Another noise survey was conducted Feb. 5, at three different locations in town. The noise level was 50 decibels at 11:30 a.m. on Mason Avenue, 50 decibels at 11:35 a.m. on Tazewell Avenue, and 56 decibels at 11:40 a.m. at The Shanty restaurant on the harbor.

To measure noise levels impacting a home, a decibel reading should be taken inside, four feet from the wall, the release stated.

Coastal Precast noted that noise levels between 52 and 55 decibels are equivalent to a “quiet office” and within the 65-decibel maximum allowed during regular business hours, according to Virginia Beach’s noise ordinance.

The Cape Charles facility operates Monday through Friday, 6 a.m. to 8 p.m., and occasionally runs on Saturday to make up for time lost on rainy days.

Tugboats and barges operate 24/7, and “we strive to only operate during normal business hours but unfortunately, we are at the mercy of our customers and their schedule demands,” the release stated.

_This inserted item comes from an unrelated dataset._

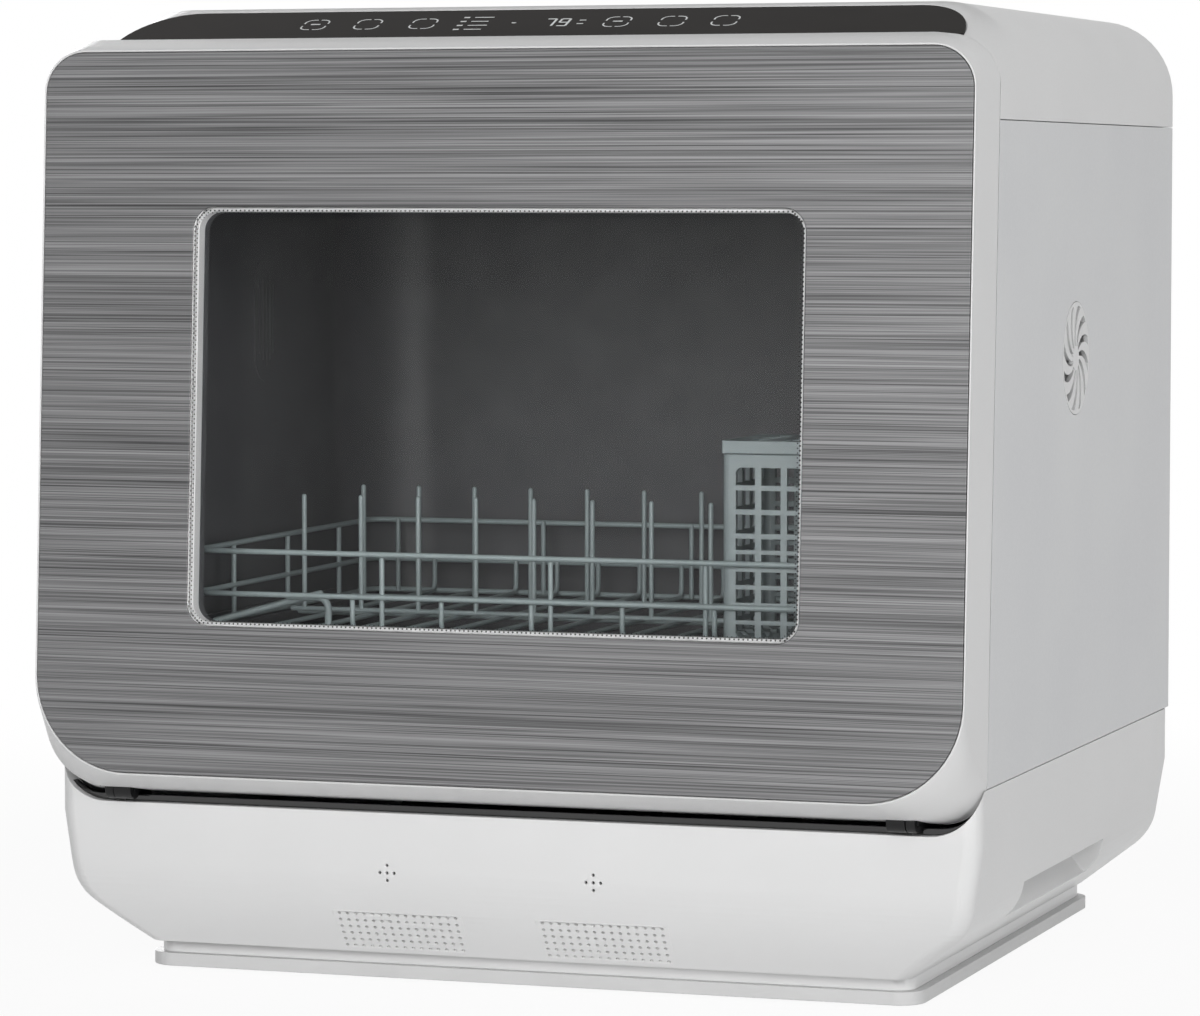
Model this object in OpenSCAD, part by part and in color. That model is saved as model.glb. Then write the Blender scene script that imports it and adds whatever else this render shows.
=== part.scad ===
// Countertop dishwasher with a drop-down window door, a sloped touch strip,
// a wire rack with a cutlery basket, and a built-in tank, pumps and drying fan.
// X is to the right, Y to the back and Z up; the origin is on the floor, at the
// middle of the footprint.

/* [Body] */
// Overall width
body_w = 420; // [400:1:440]
// Overall depth, from the lower edge of the door's face to the back
body_d = 388; // [376:1:410]
// Overall height
body_h = 426; // [418:1:440]
// Height of the seam between the base and the side panels
base_h = 95.8; // [94:0.1:98]
// Height of the top cover, down to its seam
cover_h = 50.8; // [44:0.1:56]
// Wall of the plastic cover and base
wall = 2.5; // [2:0.1:3]
// Thickness of the side and rear panels
panel_t = 2; // [1.6:0.1:2.4]
// Gap in the seams between the housing pieces
seam = 0.6; // [0.3:0.1:0.8]
// Radius of the long top edges
cover_r = 36; // [30:1:40]

/* [Control slope] */
// How far the slope falls from the top to the door
slope_drop = 15; // [12:0.5:18]
// How far the slope runs back from the door
slope_run = 39; // [36:1:44]
// Margin of the black glass strip at the housing's sides
strip_side = 17; // [14:0.5:24]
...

Coastal Precast describes Cape Charles Mayor Smitty Dize and Town Manager John Hozey, as “a pleasure to work with” and communications with Bill Ballard, of the private group Citizens Concerned for Cape Charles, as “amicable.”

Hozey told an Eastern Shore Post reporter that the town has a noise ordinance but according to state code, it cannot apply to industrial sites.

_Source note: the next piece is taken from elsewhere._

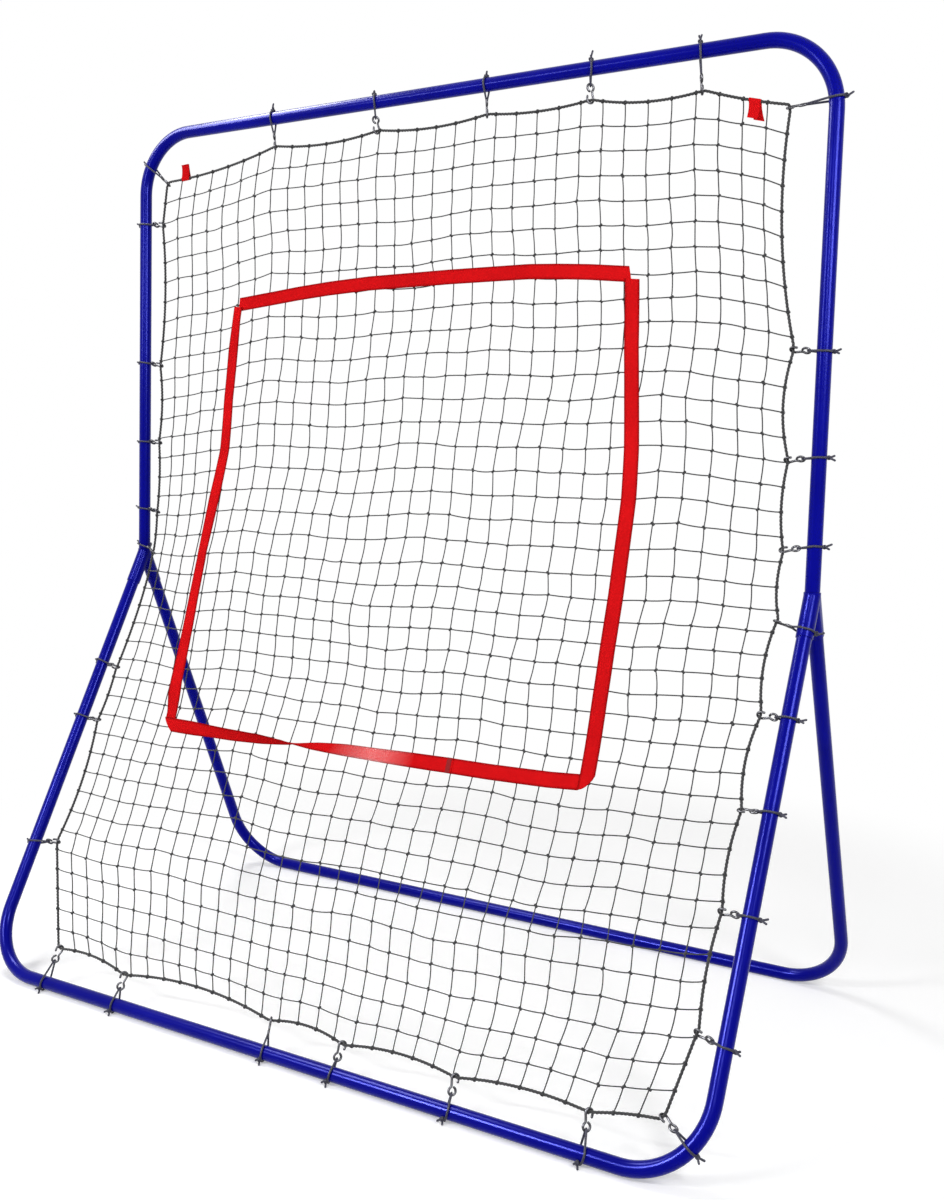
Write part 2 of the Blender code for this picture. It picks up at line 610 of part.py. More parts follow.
def tie(name, tube_place, rope_place, twist, along, finish):
    """One tie: an S-hook on the rope and the elastic loop that holds it to the tube."""
    tube = frame_point(tube_place)
    rope = net_point(rope_place)
    reach = frame_point(tube_place + np.array(along) * TUBE_OD)
    axis = unit(reach - tube)
    pull = rope - tube
    drift = pull @ axis
    square = unit(pull - drift * axis)
    towards = unit(pull)
    distance = np.linalg.norm(pull)
    # The rope lies in the bend, FIT_GAP from the wire on the net's side.
    bend = distance + ROPE_RADIUS + FIT_GAP + WIRE_RADIUS - HOOK_BEND_RADIUS
    eye = bend - HOOK_PITCH
    nose = eye - HOOK_EYE_RADIUS + WIRE_RADIUS + ELASTIC_RADIUS * 0.7
    front = unit(np.cross(axis, towards))
    front = front if front @ FORWARD > 0 else -front
    level = np.cross(front, towards)
    level = level if level @ axis > 0 else -level
    turn = math.radians(twist)
    across = math.cos(turn) * front + math.sin(turn) * level
    on_socket = -SOCKET_REACH < tube_place[1] < COLLAR_HEIGHT and abs(along[1]) == 1
    wrap = SOCKET_RADIUS if on_socket else TUBE_RADIUS
    on_floor = name.startswith("tie_bottom") and along[0] == 1
    inner_nose = nose - ELASTIC_RADIUS * 1.5
    loop = elastic_mesh(tube, axis, square, wrap, inner_nose, drift * inner_nose / distance, -1 if on_floor else 0)
    mesh = combine(loop, hook_mesh(tube + eye * towards, towards, across), "UNION")
    if on_floor:
        for corner in mesh.vertices:
            corner.co.z = max(corner.co.z, 0.0)
    return add_object(name, mesh, finish, smooth=60)


def build():
    """Make every piece."""
    for old in list(bpy.data.objects):
        bpy.data.objects.remove(old)
    blue = material("blue powder coat", (0.004, 0.004, 0.42), 0.28, coat=0.5)
    black = material("black net cord", (0.03, 0.03, 0.032), 0.8)
    rope_black = material("black border rope", (0.022, 0.022, 0.024), 0.85)
    red = material("red webbing", (0.72, 0.012, 0.014), 0.7)
    wire = material("black hook wire", (0.03, 0.03, 0.032), 0.35, metallic=0.9)

    bow("upper_bow", UPPER_WAY, UPPER_LENGTH, COLLAR_HEIGHT + FIT_GAP, blue)
    bow("front_bow", FRONT_WAY, FRONT_LENGTH, SOCKET_STOP, blue)
    bow("rear_bow", REAR_WAY, REAR_LENGTH, SOCKET_STOP, blue)
    connector("y_connector_left", -1, blue)
    connector("y_connector_right", 1, blue)

    ties = tie_places()
    outline = Outline(ties)
    net("net", outline, black)
    border_rope("border_rope", outline, rope_black)
    strike_zone("strike_zone_band", red)
    for name, facts in TABS.items():
        tab(name, outline, *facts, red)
    for name, (tube_place, rope_place, twist, along) in ties.items():
        tie(name, tube_place, rope_place, twist, along, wire)


build()
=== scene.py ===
"""Looks of the pitch back rebounder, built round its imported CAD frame.

Metres and degrees, +Z up, X across the frame; the thrower stands on the -Y side.
A place on the net or on the bows is (x, s): x across, and s along the side tubes from the
mid joint, positive up the upper bow and negative down the front bow.
A rope, cord or tube is a batch of rings of corners, carried along a batch of paths.
"""
import math

import bmesh
import bpy
import numpy as np
from mathutils import Matrix, Vector


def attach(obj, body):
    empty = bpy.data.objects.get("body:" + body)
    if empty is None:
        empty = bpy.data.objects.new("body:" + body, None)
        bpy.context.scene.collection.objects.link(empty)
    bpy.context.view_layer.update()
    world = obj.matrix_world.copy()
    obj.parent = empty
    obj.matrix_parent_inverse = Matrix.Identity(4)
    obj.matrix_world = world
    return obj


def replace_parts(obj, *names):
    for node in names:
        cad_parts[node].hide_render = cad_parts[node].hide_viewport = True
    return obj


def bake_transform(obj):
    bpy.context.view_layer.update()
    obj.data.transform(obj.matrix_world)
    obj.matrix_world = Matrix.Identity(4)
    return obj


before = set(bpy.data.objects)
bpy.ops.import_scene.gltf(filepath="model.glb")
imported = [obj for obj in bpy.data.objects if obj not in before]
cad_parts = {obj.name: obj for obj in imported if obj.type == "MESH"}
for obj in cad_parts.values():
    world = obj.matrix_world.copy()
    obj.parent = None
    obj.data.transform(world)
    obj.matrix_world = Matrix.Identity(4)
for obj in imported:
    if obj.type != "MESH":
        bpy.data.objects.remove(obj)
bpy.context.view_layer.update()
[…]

The removal of trees on Coastal Precast property, next to the Cape Charles nature preserve, was deemed necessary to concrete plant operations, and “we took care as to not overstep our boundary,” the release stated.

There are no definitive plans to repair the viewshed from the nature preserve’s boardwalk, but concepts for a wall have been discussed.

Hozey said he has not yet been to inspect the changed view from the boardwalk or considered discussing it with Coastal Precast Concrete.

Neither does Coastal Precast plan to expand the Cape Charles facility or its hours of operation.

However, there are plans to add 50 to 100 more employees to the Cape Charles team of 160 concrete plant workers.

Creating local jobs is just one way Coastal Precast is a good corporate neighbor. It also supports local businesses, donates to local charities, supports local law enforcement, and hosts the town’s annual Fourth of July fireworks display, the company disclosed.

Coastal Precast Systems says it continues to cooperate with town and Northampton County officials and listen to citizens’ thoughts and ideas.

Coastal Precast Systems dates back to 1946, even before its historic predecessor in Cape Charles, Bayshore Concrete, which was established in 1961 to help build the Chesapeake Bay Bridge-Tunnel.

Coastal Precast Systems employs more than 550 people at three facilities, including Wilmington, N.C., and Chesapeake, which is also home to its main office.

Cape Charles is the newest location of Coastal Precast but is positioned to become possibly the company’s primary production facility due to its “unique orientation,” making it accessible by barge.

In its first year of operations for Coastal Precast Systems, the Cape Charles concrete plant worked on two projects that required concrete pieces so large, they could only be transported by barge.

Those two projects were the construction of a U.S. Navy submarine production facility in Connecticut and the new Governor Harry W. Nice Memorial Bridge in Maryland, which spans 1.7 miles across the Potomac River.

Coastal Precast also aspires to be a good environmental neighbor and, while cleaning up its Cape Charles property, has recycled more than 60,000 tons of concrete, disposed about 5,000 tons of scrap steel and iron, and demolished many corroded buildings.

Coastal Precast Systems is Northampton County’s largest employer and generates an annual taxable revenue of about $40 million to $50 million.

The company was expected to address the Cape Charles Town Council at its Feb. 18 meeting.